As the media searched for a narrative around the public response to last week’s federal budget, two major opinion polls published on Monday appeared to offer only confusion.

In The Australian, Newspoll found a government that trailed miserably for most of 2017 was within striking distance, facing a two-party deficit of just 51-49.

But in the Fairfax papers, an Ipsos poll suggested the Coalition was as badly placed as ever, crediting Labor with a commanding lead of 54-46.

Take a step back though, and it becomes fairly clear that this was a well-received budget that has nonetheless failed to make a measurable difference to voting intention — so far, at least. Newspoll and Ipsos were actually more or less agreed on the Labor primary vote, which Newspoll had at 38% and Ipsos had at 37%.

However, Newspoll came in stronger for the Coalition, at 39% rather than 36%.

Converting these numbers into the two-party totals that make the headlines had the effect of widening the gap, partly due to Newspoll’s newly adopted formula for allocating minor party preferences. As discussed here recently, this appears to involve giving the Coalition around 60% of One Nation preferences, rather than the 50% they received in the handful of seats they contested in 2016 – enough to boost their two-party result by around half a point.

Ipsos’s concession to the possibility that preferences may not behave as last time is to publish a separate result based on how respondents say they will allocate them, and this landed closer to Newspoll at 53-47. Rounding must also have been a factor, as Newspoll’s primary vote numbers look more consistent with a 52-48 result than a 51-49.

Throw Essential Research’s 52-48 result into the mix, and it seems likely that the Coalition came in too low from Ipsos this time around; that they may nonetheless be doing a shade less well than Newspoll suggested; and that the budget hasn’t made much difference to the equation one way or the other.

This is not to say voters are indifferent to the budget, which all three pollsters have found to have been positively received.

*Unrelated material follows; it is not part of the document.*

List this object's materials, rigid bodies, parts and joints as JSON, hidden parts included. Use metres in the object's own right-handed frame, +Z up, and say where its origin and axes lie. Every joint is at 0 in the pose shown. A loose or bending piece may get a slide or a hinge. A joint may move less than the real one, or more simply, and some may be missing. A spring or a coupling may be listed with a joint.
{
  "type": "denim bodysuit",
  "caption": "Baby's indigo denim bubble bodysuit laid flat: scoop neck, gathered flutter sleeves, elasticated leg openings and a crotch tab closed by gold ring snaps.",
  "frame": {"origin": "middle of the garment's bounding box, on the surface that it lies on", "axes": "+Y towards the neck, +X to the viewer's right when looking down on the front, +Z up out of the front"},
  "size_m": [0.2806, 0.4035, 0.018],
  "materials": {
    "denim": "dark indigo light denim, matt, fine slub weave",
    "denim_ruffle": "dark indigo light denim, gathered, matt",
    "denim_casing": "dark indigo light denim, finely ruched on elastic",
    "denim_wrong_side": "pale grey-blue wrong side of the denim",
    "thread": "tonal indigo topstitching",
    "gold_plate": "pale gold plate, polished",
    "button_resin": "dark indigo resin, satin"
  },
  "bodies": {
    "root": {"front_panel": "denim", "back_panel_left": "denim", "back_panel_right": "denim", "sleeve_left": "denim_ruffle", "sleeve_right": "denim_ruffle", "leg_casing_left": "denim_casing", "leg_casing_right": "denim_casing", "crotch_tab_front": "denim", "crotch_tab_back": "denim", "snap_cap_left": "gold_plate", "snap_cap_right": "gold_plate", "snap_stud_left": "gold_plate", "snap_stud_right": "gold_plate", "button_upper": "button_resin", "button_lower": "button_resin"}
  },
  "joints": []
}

Most instructive are the findings from Newspoll, which has helpfully maintained a consistent line of post-budget questioning back to the late 1980s, a period encompassing 17 Coalition and 14 Labor budgets. Paul Keating’s contention that Peter Costello “got hit in the arse by a rainbow” sits well with these results, with the budgets of 2004, 2005, 2006 and 2007 standing apart in the positivity of their perceived impact on personal finances.

Now we have a fifth budget that can claim the distinction of a net positive result on this measure, albeit just barely (29% to 27%, with the rest uncommitted).

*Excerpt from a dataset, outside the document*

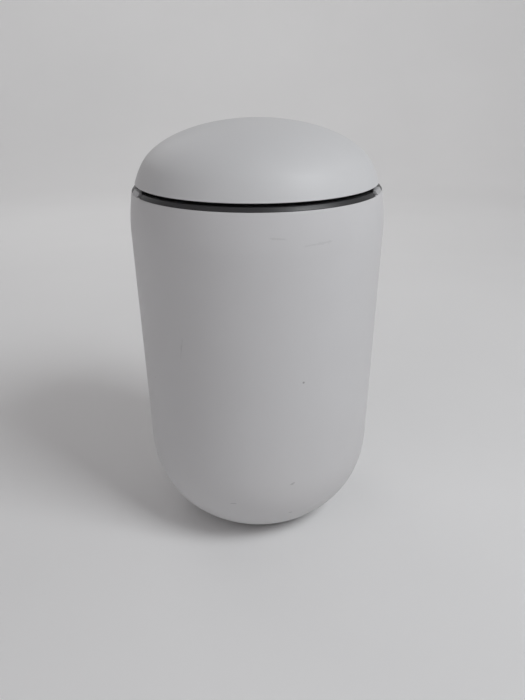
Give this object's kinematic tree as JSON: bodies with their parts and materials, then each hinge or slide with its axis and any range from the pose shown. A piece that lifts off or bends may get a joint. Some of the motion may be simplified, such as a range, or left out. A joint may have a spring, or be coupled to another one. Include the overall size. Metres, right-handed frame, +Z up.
{
  "type": "trash compactor",
  "caption": "Capsule-shaped household trash compactor: white bin body with dark rim, hinged dome lid, a motor-driven telescopic ram in the lid and a lift-out bucket.",
  "frame": {"origin": "floor level under the centre of the body", "axes": "+Z up, front towards -Y, +X to the right as seen from the front"},
  "size_m": [0.3287, 0.3288, 0.5539],
  "materials": {
    "white_body": "smooth satin white, a faint scuff here and there",
    "white_lid": "smooth satin white",
    "dark_rim": "fine-grained satin black",
    "grey_lock": "satin light grey",
    "painted_steel": "grey powder coat",
    "black_steel": "blackened steel",
    "steel": "zinc plated or ground steel",
    "brass": "machined",
    "gear_plastic": "natural acetal",
    "rubber": "matt black",
    "black_plastic": "fine-grained black",
    "filter_carbon": "black carbon felt in a frame",
    "board_green": "solder mask",
    "bucket_grey": "moulded polypropylene",
    "cast_aluminium": "bead-blasted casting"
  },
  "bodies": {
    "housing": {"outer_shell": "white_body", "filter_cover": "white_body", "rim_ring": "dark_rim", "hinge_brackets": "dark_rim", "base_plate": "painted_steel", "platform": "painted_steel", "platform_legs": "painted_steel", "base_screws": "steel", "tie_rods": "steel", "tie_rod_nuts": "steel", "power_supply": "steel", "hinge_pin": "steel", "hinge_spring": "steel", "bucket_handle": "steel", "board_standoffs": "brass", "rubber_feet": "rubber", "wiring_harness": "rubber", "mains_inlet": "black_plastic", "switch_bezel": "black_plastic", "fan_housing": "black_plastic", "lock_solenoids": "black_plastic", "lid_sensor": "black_plastic", "filter_cassette": "filter_carbon", "control_board": "board_green", "bucket": "bucket_grey", "bag_ring": "bucket_grey"},
    "power_rocker": {"power_rocker": "black_plastic"},
    "fan": {"fan_impeller": "black_plastic"},
    "lock_right": {"lock_slider_right": "grey_lock"},
    "lock_left": {"lock_slider_left": "grey_lock"},
    "lid": {"lid_shell": "white_lid", "lid_inner_cover": "bucket_grey", "lid_frame": "painted_steel", "lid_gasket": "rubber", "lid_hinge_arm": "dark_rim", "lid_screws": "steel", "lid_keepers": "black_steel", "lid_magnet": "steel", "lid_wiring": "rubber", "drive_columns": "steel", "drive_plate": "painted_steel", "drive_motor": "steel", "spindle_bearing": "brass", "idler_pin": "steel", "fixed_tube": "steel"},
    "pinion": {"motor_pinion": "brass"},
    "idler": {"idler_gear": "gear_plastic"},
    "spindle": {"spindle_gear": "gear_plastic", "spindle": "steel"},
    "stage_one": {"stage_one_tube": "steel"},
    "stage_two": {"stage_two_tube": "steel"},
    "ram": {"ram_tube": "steel", "press_plate": "cast_aluminium", "plate_wiper": "rubber"}
  },
  "joints": [
    {"name": "lid_hinge", "type": "hinge", "parent": "housing", "child": "lid", "pos_m": [0, 0.1545, 0.4742], "axis": [-1, 0, 0], "range_deg": [0, 95]},
    {"name": "ram_extend", "type": "slide", "parent": "lid", "child": "ram", "axis": [0, 0, -1], "range_m": [0, 0.144]},
    {"name": "stage_two_extend", "type": "slide", "parent": "lid", "child": "stage_two", "axis": [0, 0, -1], "range_m": [0, 0.0961]},
    {"name": "stage_one_extend", "type": "slide", "parent": "lid", "child": "stage_one", "axis": [0, 0, -1], "range_m": [0, 0.0481]},
    {"name": "spindle_turn", "type": "hinge", "parent": "lid", "child": "spindle", "pos_m": [0, 0, 0.53], "axis": [0, 0, 1], "range_deg": [0, 1441]},
    {"name": "idler_turn", "type": "hinge", "parent": "lid", "child": "idler", "pos_m": [0.042, 0, 0.53], "axis": [0, 0, 1], "range_deg": [-1921, 0]},
    {"name": "pinion_turn", "type": "hinge", "parent": "lid", "child": "pinion", "pos_m": [0.0705, 0, 0.53], "axis": [0, 0, 1], "range_deg": [0, 3293]},
    {"name": "lock_right_slide", "type": "slide", "parent": "housing", "child": "lock_right", "axis": [-0.3322, -0.9432, 0], "range_m": [0, 0.007], "stiffness_N_per_m": 60},
    {"name": "lock_left_slide", "type": "slide", "parent": "housing", "child": "lock_left", "axis": [0.3322, -0.9432, 0], "range_m": [0, 0.0071]},
    {"name": "power_switch", "type": "hinge", "parent": "housing", "child": "power_rocker", "pos_m": [0.05769, 0.14279, 0.135], "axis": [-0.9272, 0.3746, 0], "range_deg": [-16, 0]},
    {"name": "fan_spin", "type": "hinge", "parent": "housing", "child": "fan", "pos_m": [0, 0.14, 0.122], "axis": [0, 1, 0], "continuous": true}
  ],
  "couplings": [
    {"joint": "stage_two_extend", "follows": "ram_extend", "ratio": 0.66667},
    {"joint": "stage_one_extend", "follows": "ram_extend", "ratio": 0.33333},
    {"joint": "spindle_turn", "follows": "ram_extend", "rad_per_m": 174.53},
    {"joint": "idler_turn", "follows": "ram_extend", "rad_per_m": -232.71},
    {"joint": "pinion_turn", "follows": "ram_extend", "rad_per_m": 398.93},
    {"joint": "lock_left_slide", "follows": "lock_right_slide", "ratio": 1}
  ]
}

The failure of a seemingly popular budget to deliver on voting intention is a tale familiar from Costello’s time, when two rounds of tax cuts in the Howard government’s final year did little to shift the needle away from Labor.

Fairfax’s Peter Hartcher dipped into the political science handbook to propose this as evidence of “sociotropic” voting, whereby voters ask not what tax cuts can do for them, but what they can do for their country.

However, this is complicated by Newspoll’s long history of showing voters make only a limited distinction between a budget’s impact on the broader economy and its impact on them personally.

Budgets invariably score better on the former question than the latter, but the two are highly correlated (notwithstanding outliers like Peter Costello’s debut budget in 1996, which evidently impressed voters as tough but fair — a feat Joe Hockey singularly failed to replicate in 2014).

There is no better example of this than Costello’s final budget in 2007, which scored the best results over three decades of Newspoll on both measures, without yielding the electoral dividend anticipated by the sociotropic model.

The latest polls do offer encouragement for the goverment, but it does not lie in the budget response measures, which only appear to have been consequential in the disastrous cases of 1993 and 2014. Rather, the good news is to be found in a strong uptick in Malcolm Turnbull’s personal ratings — and here at least, Newspoll and Ipsos are singing from the same song sheet.

If the historic tendency for prime ministerial approval to serve as a leading indicator for voting intention is any guide, Malcolm Turnbull may finally be in a position where he can await new opinion polls with hope rather than dread.